Film Review: Cosmos

Posted in Film, Reviews
By Martin Roberts on 15 Aug 2016

Here is the new film from cult Polish director Andrzej Żuławski, which sadly will also be his last. His many fans have had to wait 15 years for the curious riddle that is Cosmos – his previous effort was Fidelity, in 2000 – and I’m sure many will find much to like in it.

The plot, in as much as there is one, is based on the novel Kosmos by Witold Gombrowicz, and concerns two young men, Witold (Jonathan Genet) and Fuchs (Johan Libéreau), who take a vacation in a country house in order to temporarily get away from their lives, and where they soon begin to notice some alarming oddities. The film begins with Witold discovering the corpse of a sparrow strung up from a pipe, which is a thing he cannot fully grasp. Who would do such a thing, and why? And how does it relate to the events in the house?

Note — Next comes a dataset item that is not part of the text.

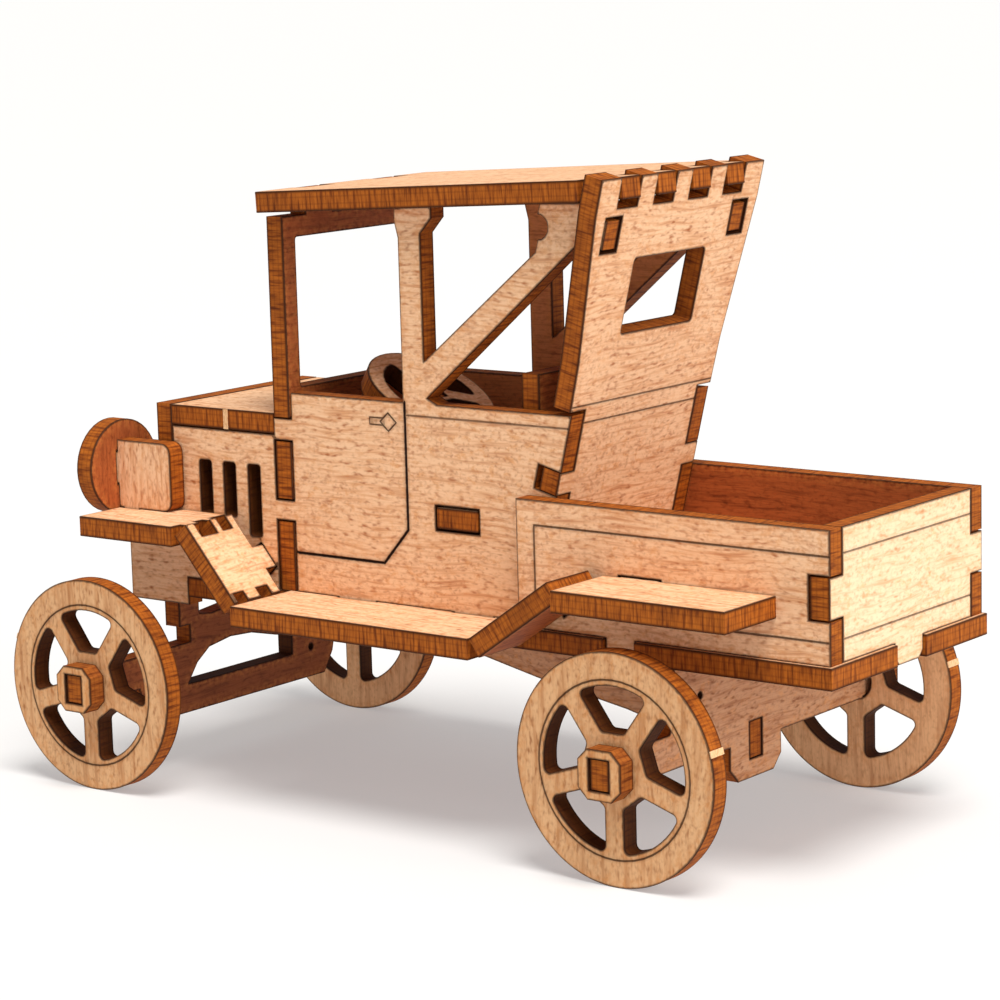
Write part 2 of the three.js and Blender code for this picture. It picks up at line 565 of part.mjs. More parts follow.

Witold becomes obsessed with the idea of how everything relates to everything else, driven to distraction by the possibility that the answer may simply be that it’s all random. He’s recently failed a law exam and disappointed his father, and is attempting to pen a novel about his experiences, which becomes increasingly tied to the heightened reactions he has on his vacation. Witold and Fuchs share some amusing dialogue – in which Witold tries to explain literature to Fuchs, who resolutely isn’t interested – while the proprietors of the house in which they’re staying (Sabine Azéma and Jean François-Balmer) indulge in their own bizarre, hysterical routines. The rest of the occupants of the house drift in and out, and include Clémentine Pons as a maid with a disfigured upper lip and Victória Guerra as Lena, both of whom inspire a sort of madness in Witold. At times this is driven by repressed sexual urges, but at others seems to come from his inability to fully comprehend anything he’s experiencing.

As an audience, we are sucked into Witold’s increasing instability by Zulawski’s determination to keep the film’s ideas at arm’s length. This is a film to be appreciated for its tone and performance, rather than a strict plot or narrative arcs. I have to say that I often found the film’s quirks  frustrating, and that at times I felt it indulged in anarchism without a great deal of result. I appreciated its madness (and indeed the intensity of Genet’s unhinged central performance), but at others felt I was being held at a distance by its unusual visual and dialogue choices.

While, as a whole, the film did not entirely work for me, there were elements to enjoy: in particular a sequence in some woods in the final act, in which the visuals and music came together with the purposefully eccentric script to produce some memorable moments; and some of Zulawski’s interesti ng camera work and visuals. There are ideas aplenty in Cosmos, many of which are compelling, but there is a lack of insight or resolution to most of it that feels frustrating.